### [SHORT EXERCISE]
Find every line of the listing below where "from" appears, and copy it.

### [MATERIAL FOR THIS TASK]

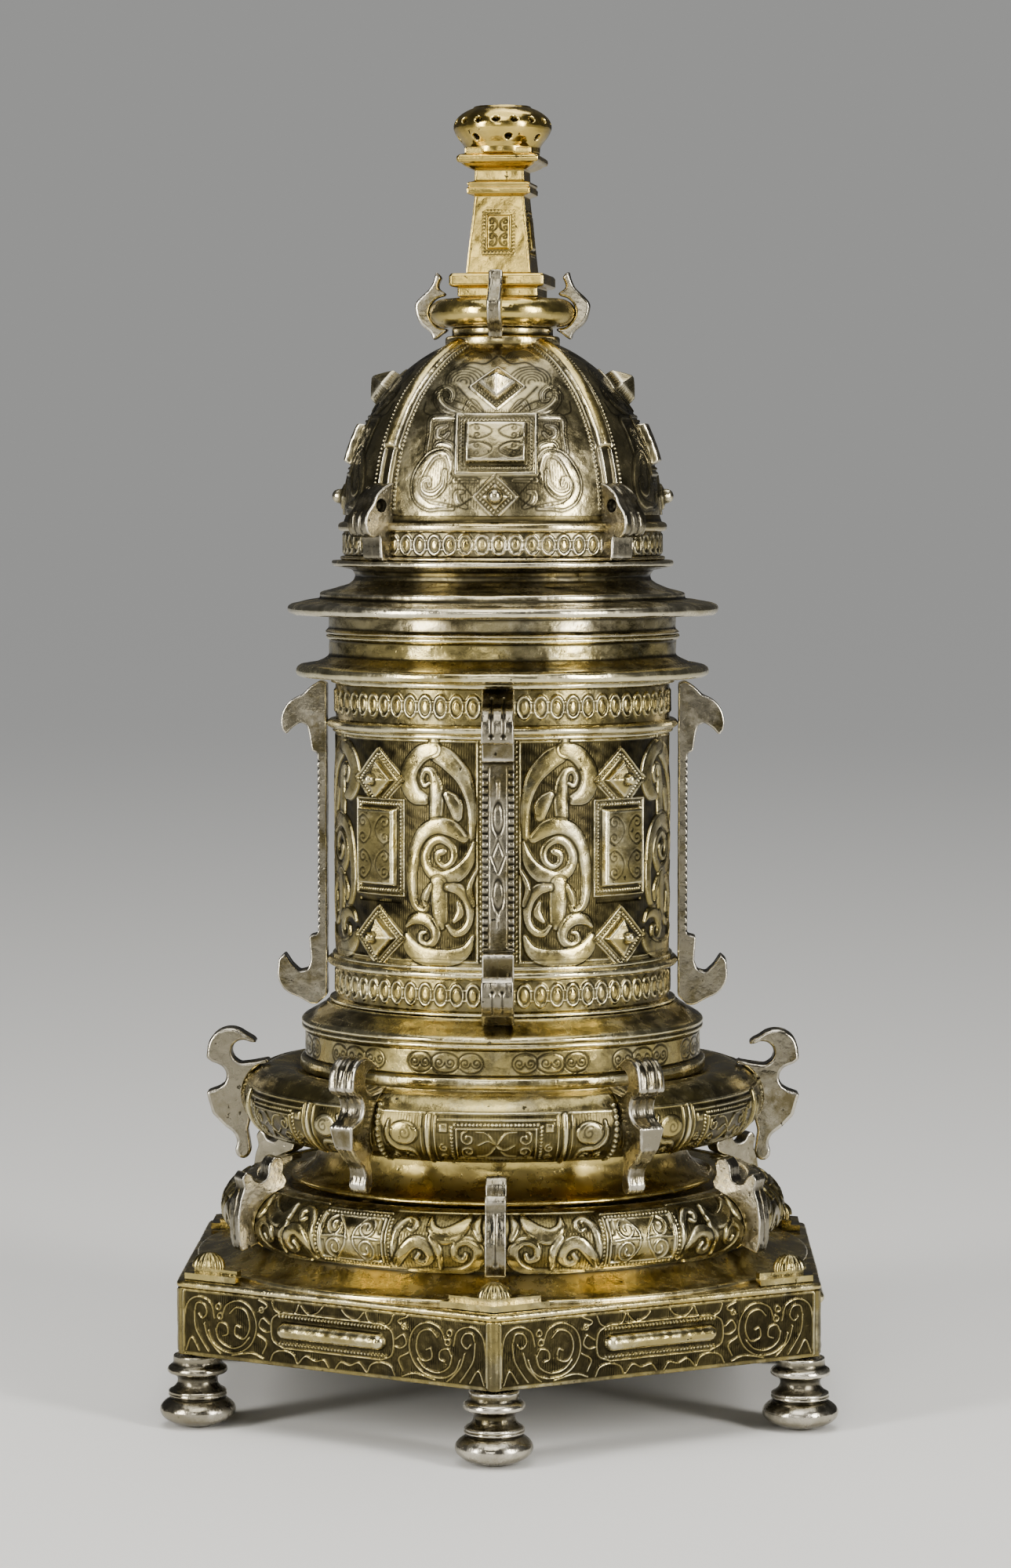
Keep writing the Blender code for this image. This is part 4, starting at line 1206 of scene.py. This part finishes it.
def torus_line(torus, offset, start, end, steps=60):
    """Part of a torus's section, offset outwards."""
    radius, height, wide, tall = torus
    return arc((radius, height), (wide + offset, tall + offset), start, end, steps)


def foot_outline():
    """A ball foot with its collar, neck and flange."""
    ball = arc((0.0, 5.1), (11.5, 5.1), -66, 46, 22)
    collar = [(8.0, 9.1), (8.9, 9.4), (9.0, 9.9), (8.5, 10.2), (8.9, 10.6), (8.8, 11.1), (7.7, 11.5)]
    neck = [(6.6, 12.5), (6.0, 13.7), (6.1, 15.0), (7.2, 16.0)]
    flange = [(8.9, 16.4), (9.2, 17.3), (8.8, 18.3), (7.6, 18.9), (7.3, 19.8), (7.4, 21.8), (0.0, 21.8)]
    return [(0.0, 0.0), (4.4, 0.0)] + ball + collar + neck + flange


def hexagon(angles, apothem, ease=0.35):
    """The radius of a hexagon, its corners eased, at each angle."""
    within = np.mod(angles - FRONT, math.pi / 3) - math.pi / 6
    corner = math.pi / 6 - np.abs(within)
    return apothem / np.cos(within) - ease * bell(corner, 0.008)


def top_plate():
    """The foot's hexagonal top plate, with its rounded edge."""
    angles = np.linspace(0, math.tau, 720, endpoint=False) + FRONT
    edge = [(-0.9, 42.75), (0.0, 42.8), (0.35, 43.1), (0.5, 43.7), (0.35, 44.3), (-0.1, 44.65), (-1.0, 44.8)]
    rows = [(hexagon(angles, BASE_APOTHEM + out), z) for out, z in edge]
    rim = rows[-1][0]
    rows += [(rim * (1 - share) + 93.6 * share, 44.82) for share in np.linspace(0.2, 1.0, 6)]
    waver = unevenness(angles[None, :], np.arange(len(rows))[:, None] * 1.0, 0.06)
    radius = np.array([row for row, _ in rows]) + waver
    height = np.array([[z] for _, z in rows]) + 0.5 * waver
    return surface("top_plate", swept(radius, angles, height), closed_u=True, gold=0.3, worn=0.45)


def side_sheet():
    """One engraved side of the hexagonal foot."""
    half = BASE_CORNER / 2
    s = np.linspace(-half, half, 440)
    z = np.linspace(22.15, 42.75, 83)
    relief = base_relief(s[None, :], z[:, None])
    corner = 0.3 * bell(half - np.abs(s), 0.35)[None, :]
    x = BASE_APOTHEM + relief.height - corner + unevenness(s[None, :] / 9, z[:, None], 0.06) * (corner < 0.01)
    x[0] -= 3.0
    x[-1] -= 1.5
    grid = np.stack([x, np.broadcast_to(s[None, :], x.shape), np.broadcast_to(z[:, None], x.shape)], axis=-1)
    return surface("side_sheet", grid, **relief.layers())


def fluted_fan():
    """The small fluted half dome on a corner."""
    rise = np.radians(np.linspace(0, 88, 22))[:, None]
    angles = np.linspace(0, math.tau, 120, endpoint=False)[None, :]
    flute = 1 + 0.055 * np.cos(16 * angles) * np.cos(rise)
    x = 101.2 + 4.75 * np.cos(rise) * np.cos(angles) * flute
    y = 4.75 * np.cos(rise) * np.sin(angles) * flute
    z = 48.25 + 4.45 * np.sin(rise) + 0 * angles
    # The troughs of the flutes are painted darker, as shade
    dark = 0.5 * (np.cos(16 * angles) < -0.5) * np.ones_like(rise)
    return surface("corner_fan", np.stack([x, y, z], axis=-1), closed_u=True, dark=dark)


def torus_sector(name, torus, start, middle, end, design, radius):
    """A sixth of a torus, whose design has t = 0 at the angle called middle."""
    step = 0.3
    _, along = even(torus_line(torus, 0.0, start, middle), step)
    return relief_sector(name, torus_line(torus, 0.0, start, end), SIXTH, design, radius, step, along[-1])


def build_foot(metal):
    gilt, silver = metal["gilt_engraved"], metal["silver_worn"]
    outline = foot_outline()
    for i in range(1, 7):
        low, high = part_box(f"foot_{i}")
        centre = ((low.x + high.x) / 2 / MM, (low.y + high.y) / 2 / MM)
        turned_solid(f"foot_turned_{i}", outline, centre, silver, [f"foot_{i}"])
    copies("side", side_sheet(), gilt, SIDES, ["base_side_band"])
    placed("plate", top_plate(), gilt, ["base_top_shell"])
    copies("fan", fluted_fan(), gilt, CORNERS)
    cove = [(95.2, 44.7), (95.3, 45.6), (94.6, 46.1)] + arc((94.0, 53.5), (14.0, 7.4), -90, -168, 20)
    line = cove + torus_line(BASE_TORUS, -0.5, -50, 138) + [(64.6, 66.1), (3.0, 66.1)]
    open_turned("base_cove", line, gilt, gold=0.45, worn=0.6)
    mesh = torus_sector("lower_torus", BASE_TORUS, -52, 7, 84, lower_torus_relief, 86.5)
    copies("lower_torus", mesh, gilt, SIDES)
    for i, azimuth in enumerate(CORNERS, 1):
        console(f"base_scroll_{i}", f"base_bracket_{i}", azimuth, silver, drop_cut)


# Worked faces of the castings: how deep the metal is cut at (across, radius, height), in millimetres


def plain_cut(across, radius, height):
    return np.zeros(np.broadcast(across, radius, height).shape)


def line_cut(across, at, width, deep):
    return deep * bell(np.abs(across) - at, width)


def dot_cut(across, height, at, level, size, deep):
    return deep * eased(1.3 - np.hypot(np.abs(across) - at, height - level) / size)


def drop_cut(across, radius, height):
    """A long drop with a dot at each end."""
    shaft = line_cut(across, 0.0, 0.4, 0.35) * (height > 56.5) * (height < 70.5) * (radius > 88)
    dots = dot_cut(across, height, 0, 56.2, 0.9, 0.35) + dot_cut(across, height, 0, 70.6, 0.7, 0.35)
    return np.maximum(shaft, dots * (radius > 88))


def twin_cut(across, _radius, height):
    """Two flutes down the outer face."""
    return line_cut(across, 1.6, 0.4, 0.25) * (height > 98)


def dome_cut(across, radius, height):
    """Two short flutes on the scroll's front."""
    return line_cut(across, 1.4, 0.35, 0.35) * (height < 276) * (height > 268.8) * (radius > 57)


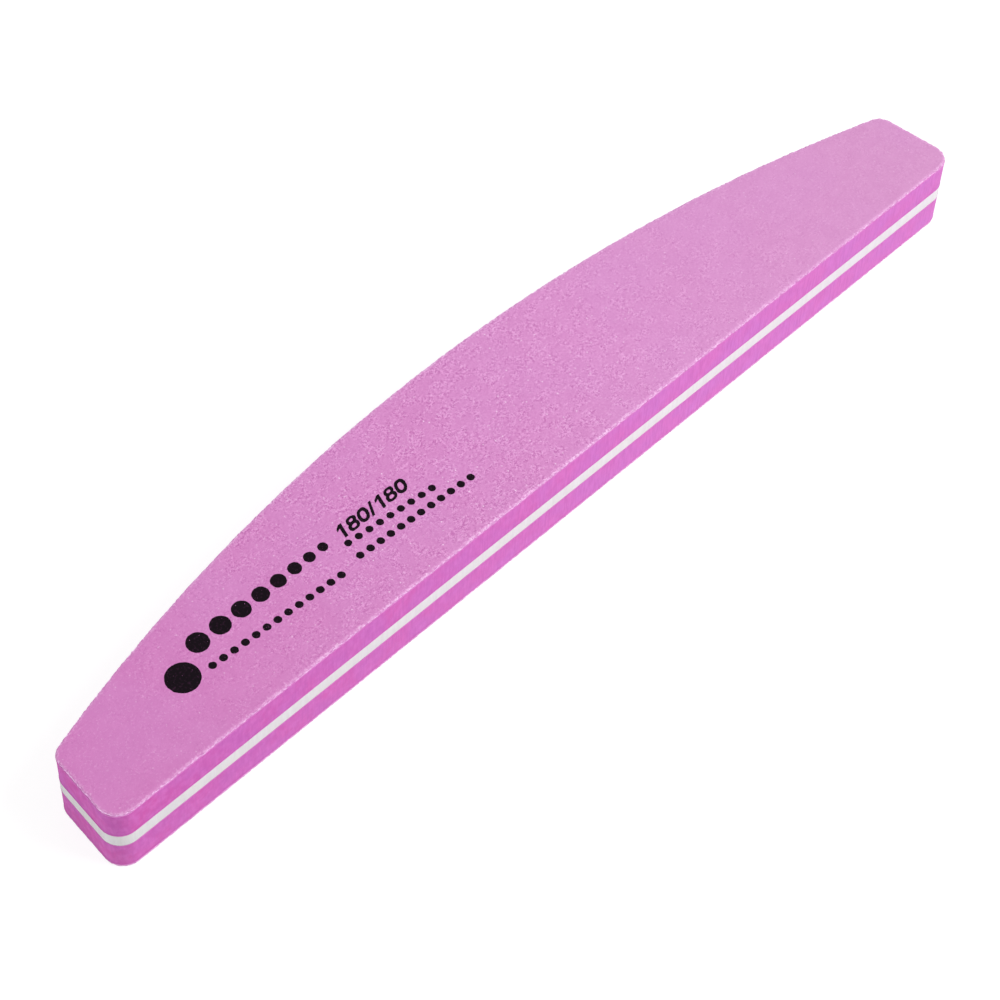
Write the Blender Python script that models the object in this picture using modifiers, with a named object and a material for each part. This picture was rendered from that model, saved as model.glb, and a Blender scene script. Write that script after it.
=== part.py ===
"""Half-moon nail buffer.

A stiff plastic core board lies between two foam pads, and each pad is faced with coated abrasive sheet. All the
layers are bonded into one flat block and die-cut to one outline: a straight edge, an arched edge and two short
end edges that lean in, with rounded corners.

Metres, +Z up. The block lies on its lower abrasive face. X runs along the straight edge, which faces -Y, and the
origin is on the resting face, under the middle of the block's bounding box.
"""

import math

import bmesh
import bpy
from mathutils import Vector

MM = 0.001

# The die-cut outline, seen from above
LENGTH = 178.0 * MM  # over the two rounded front corners
WIDTH = 27.8 * MM  # straight edge to the crown of the arch
END_DEPTH = 14.3 * MM  # straight edge to where an end edge and the arch would meet, unrounded
END_RAKE = math.radians(5.5)  # how far an end edge leans in from square
FRONT_CORNER_RADIUS = 3.2 * MM
BACK_CORNER_RADIUS = 2.8 * MM

# The layers, named from the middle outwards
CORE_THICKNESS = 2.4 * MM
CORE_ADHESIVE_THICKNESS = 0.08 * MM
FOAM_THICKNESS = 4.8 * MM
SHEET_ADHESIVE_THICKNESS = 0.08 * MM
BACKING_THICKNESS = 0.25 * MM
GRIT_COAT_THICKNESS = 0.20 * MM
RIM_RADIUS = 0.09 * MM  # the die rolls the outer rim of each grit coat over
BOND_CLEARANCE = 0.02 * MM  # between every two layers

# Fineness of the rounded stretches
CORNER_STEPS = 8
ARCH_STEPS = 24  # in each half of the arch
RIM_STEPS = 2
WELD_DISTANCE = 0.001 * MM
FLAT_ANGLE = math.radians(0.1)  # two faces that meet at less lie in one plane
SHARP_ANGLE = math.radians(30.0)


def arc(centre, radius, start, end, steps):
    """Points along an arc, both ends included."""
    turns = (start + (end - start) * step / steps for step in range(steps + 1))
    return [centre + radius * Vector((math.cos(turn), math.sin(turn))) for turn in turns]


def angle_of(direction):
    return math.atan2(direction.y, direction.x)


def right_half_outline():
    """The outline from the right front corner round to the crown, with the straight edge on y = 0.

    The front corner is tangent to the straight edge and the end edge. The back corner is tangent to the end edge
    and the arch, whose radius follows from the width, the end depth and the end edge's reach.
    """
    outward = Vector((math.cos(END_RAKE), math.sin(END_RAKE)))
    along_end = Vector((-outward.y, outward.x))

    front_centre = Vector((LENGTH / 2 - FRONT_CORNER_RADIUS, FRONT_CORNER_RADIUS))
    end_start = front_centre + FRONT_CORNER_RADIUS * outward
    unrounded_corner = end_start + along_end * (END_DEPTH - end_start.y) / along_end.y

    rise = WIDTH - END_DEPTH
    arch_radius = (unrounded_corner.x**2 + rise**2) / (2 * rise)
    arch_centre = Vector((0, WIDTH - arch_radius))

    # The back corner's centre lies its radius inside the end edge, and its radius inside the arch
    inset_line = unrounded_corner - BACK_CORNER_RADIUS * outward - arch_centre
    along = inset_line.dot(along_end)
    reach = arch_radius - BACK_CORNER_RADIUS
    shift = -along + math.sqrt(along**2 - inset_line.length_squared + reach**2)
    back_centre = arch_centre + inset_line + shift * along_end
    arch_start = angle_of(back_centre - arch_centre)

    front_corner = arc(front_centre, FRONT_CORNER_RADIUS, -math.pi / 2, END_RAKE, CORNER_STEPS)
    back_corner = arc(back_centre, BACK_CORNER_RADIUS, END_RAKE, arch_start, CORNER_STEPS)
    arch = arc(arch_centre, arch_radius, arch_start, math.pi / 2, ARCH_STEPS)
    return front_corner + back_corner + arch[1:]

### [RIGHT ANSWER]
Write the Blender Python script that models the object in this picture using modifiers, with a named object and a material for each part. This picture was rendered from that model, saved as model.glb, and a Blender scene script. Write that script after it.
from mathutils import Vector
# The die-cut outline, seen from above
END_RAKE = math.radians(5.5)  # how far an end edge leans in from square
# The layers, named from the middle outwards
    """The outline from the right front corner round to the crown, with the straight edge on y = 0.
    and the arch, whose radius follows from the width, the end depth and the end edge's reach.